僕はふうん、と曖昧に答えたが、同時になるほどと思っていた。調べなきゃいけないことは今からでもたくさんありそうだし、別に今すぐ会社をやめなくたってとりあえず踏み出すことはできるだろう。

働きながらバンド活動を続ける人だって多くいるし、会社を起こそうと一念発起するからといって、すぐに辞める必要なない。使える時間さえあれば環境を変えずに新しいことははじめられる。

 

「いっしーは昨日どんなこと考えた?」

本間君がそう聞いてきたので、僕は昨日のことを思い出して正直に伝えた。「旅の価値観」というものは自分にはよく分からないので遠い世界の話のように感じていたこと。企画書についての良し悪しは今は判断できるレベルではなさそうなこと。それでも、このまま進み始めていつか形になってしまうんだろうな、という空気が感じれたこと。そしてチームを組むなら誰と誰が合いそうかな、などということ。

彼は興味深そうに聞いており、僕が話し終えると、「あいつがこんな感じでやってくれたらすごく楽しいんだけどな」とか「こんなキャラクター、チームには必要だよね」とか、そんな話に発展させていった。

変な話、「仕事をする」「働く」ことが前提にあるとは思えないような意見交換会だった。「やりたいと思うことを一緒にやって、それが結果として仕事というものになっていくのだ」という考え方の方が近い。そもそも僕らは仕事ってものが一体なんなのか、そのへんところがよく分かっておらず、「近くにいる人とどんなことができるか」のその論点でしか話せなかった。

 

夜になり、僕と本間君は外で夕食を取ってそのまま駅のあたりで別れることにした。別れ際、「なにか役立つ話が出来たかはわからないけど」と僕は言い、彼は「いや、よかったよ」と応えた。よかったよってそればっかりだな、と思ったが、まあそれもいいかと思い直す。駅からの道を僕は自宅に向けて一人で帰り、ひさびさに濃い週末だったな、と昨日今日みんなと話したことをもう一度思い返してみた。

家に帰ってから頭が少しぼうっとしていたのでその日は早めに寝た。

 

 

週が明けてからは完全に頭を仕事用に切り替えていたし本間君とも連絡は取らなかったので、今回の集まりのことはそれからほとんど思い返すことなく少しずつ日常を取り戻していくだろう、と思っていた。
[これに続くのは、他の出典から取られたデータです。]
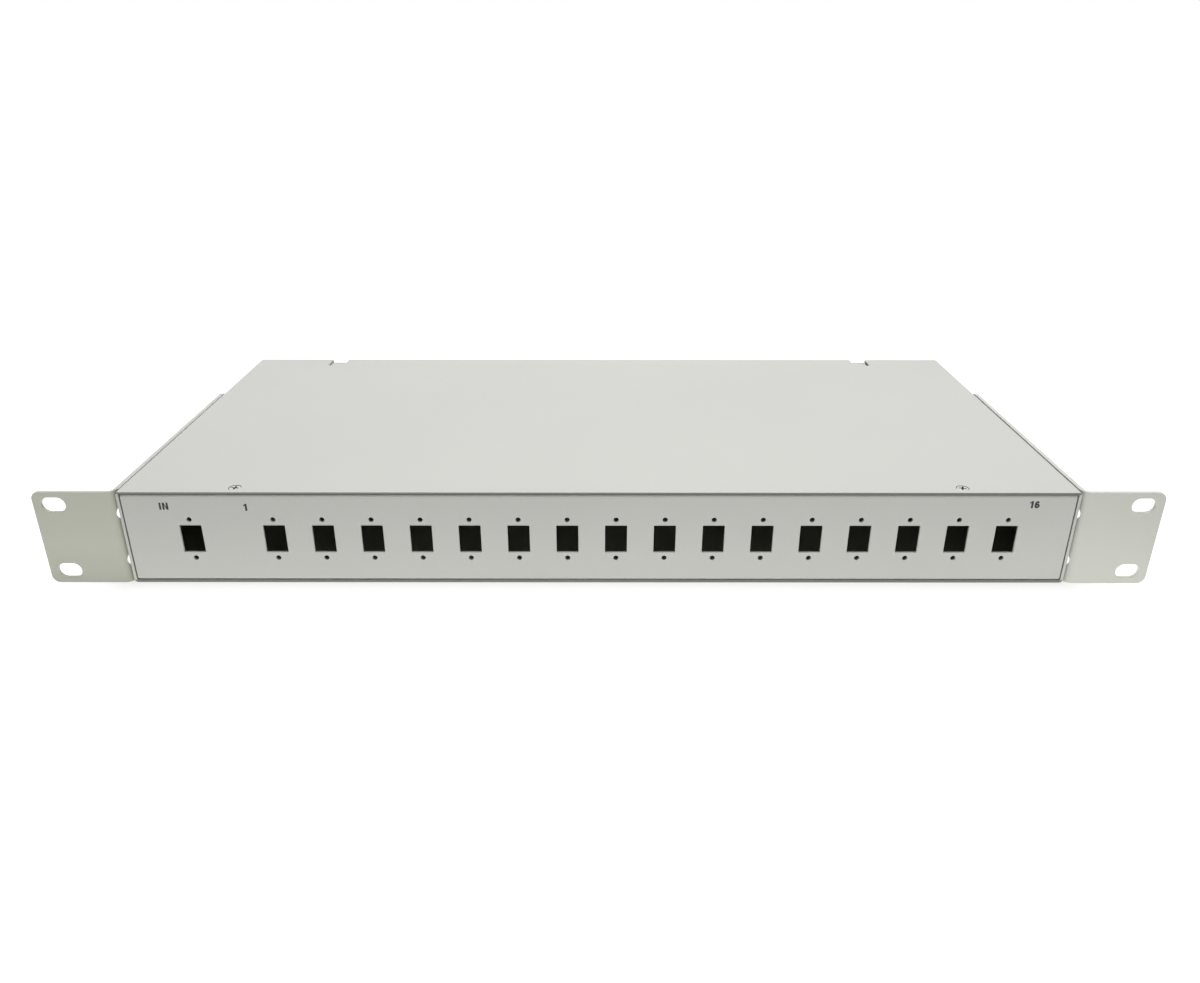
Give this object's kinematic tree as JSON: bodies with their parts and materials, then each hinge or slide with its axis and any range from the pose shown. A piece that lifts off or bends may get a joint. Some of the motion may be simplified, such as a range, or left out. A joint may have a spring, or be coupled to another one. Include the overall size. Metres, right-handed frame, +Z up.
{
  "type": "rack-mount fibre splitter chassis",
  "caption": "Low, wide sheet-metal rack chassis for an optical fibre splitter, with a row of rectangular adapter cut-outs, a screwed-on cover and slotted rack ears.",
  "frame": {"origin": "middle of the footprint box, on the plane that the chassis stands on", "axes": "+X to the right along the width as seen from the front, -Y out of the front panel, +Z up"},
  "size_m": [0.4826, 0.204, 0.044],
  "materials": {
    "powder_coat": "satin light grey powder coat on steel sheet",
    "zinc": "bright zinc plate",
    "rivet": "plain aluminium",
    "stainless": "brushed stainless steel",
    "brass": "plain brass",
    "rubber": "black rubber",
    "module_plastic": "black moulded plastic",
    "tray_plastic": "black moulded plastic",
    "clear_plastic": "clear sheet",
    "nylon": "natural nylon",
    "silica": "polished silica"
  },
  "bodies": {
    "chassis": {"base_tray": "powder_coat", "front_panel": "powder_coat", "ear_right": "powder_coat", "ear_left": "powder_coat", "cover_nuts": "zinc", "rear_screws": "zinc", "rear_nuts": "zinc", "ear_screws_right": "zinc", "ear_screws_left": "zinc", "side_nuts_right": "zinc", "side_nuts_left": "zinc", "panel_rivets": "rivet", "corner_rivets": "rivet", "cable_grommet_right": "rubber", "cable_grommet_left": "rubber", "earth_stud": "zinc", "earth_washer": "zinc", "earth_nut": "brass", "splitter_case": "module_plastic", "splitter_lid": "module_plastic", "chip_tube": "stainless", "waveguide_chip": "silica", "input_array": "silica", "output_array": "silica", "fibre_comb": "module_plastic", "input_boot": "rubber", "module_studs": "zinc", "module_nuts": "zinc", "splice_tray": "tray_plastic", "splice_tray_lid": "clear_plastic", "splice_comb": "tray_plastic", "tray_studs": "zinc", "tray_nuts": "zinc", "fibre_clips": "nylon"},
    "cover": {"top_cover": "powder_coat", "cover_screws": "zinc"}
  },
  "joints": [
    {"name": "cover_lift", "type": "slide", "parent": "chassis", "child": "cover", "axis": [0, 0, 1], "range_m": [0, 0.06]}
  ]
}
しかし、集まりからまだ一週間も経たない内に本間君がふたたび家にやってきた。

「琢也を誘った。あいつは一緒にやるってさ。いま勤めてるところも年内には辞めるって」

「えっ!そうか、やっぱり話が進んだね、それはそれは……」

「うん。いっしーも一緒にやろう。今日は誘いに来た」

正直驚いていた。しかし今にも次の句を出そうとする本間君のペースに巻き込まれるのを畏れた僕は生唾を飲み込み、「とりあえず一から話を聞かせてほしい」となるべく落ち着いて言った。本間君はまたしてもニヤリと下手に笑った。

 

*これらの記事は、当時書かれていブログや日記を元に、今回また新たに書かれています。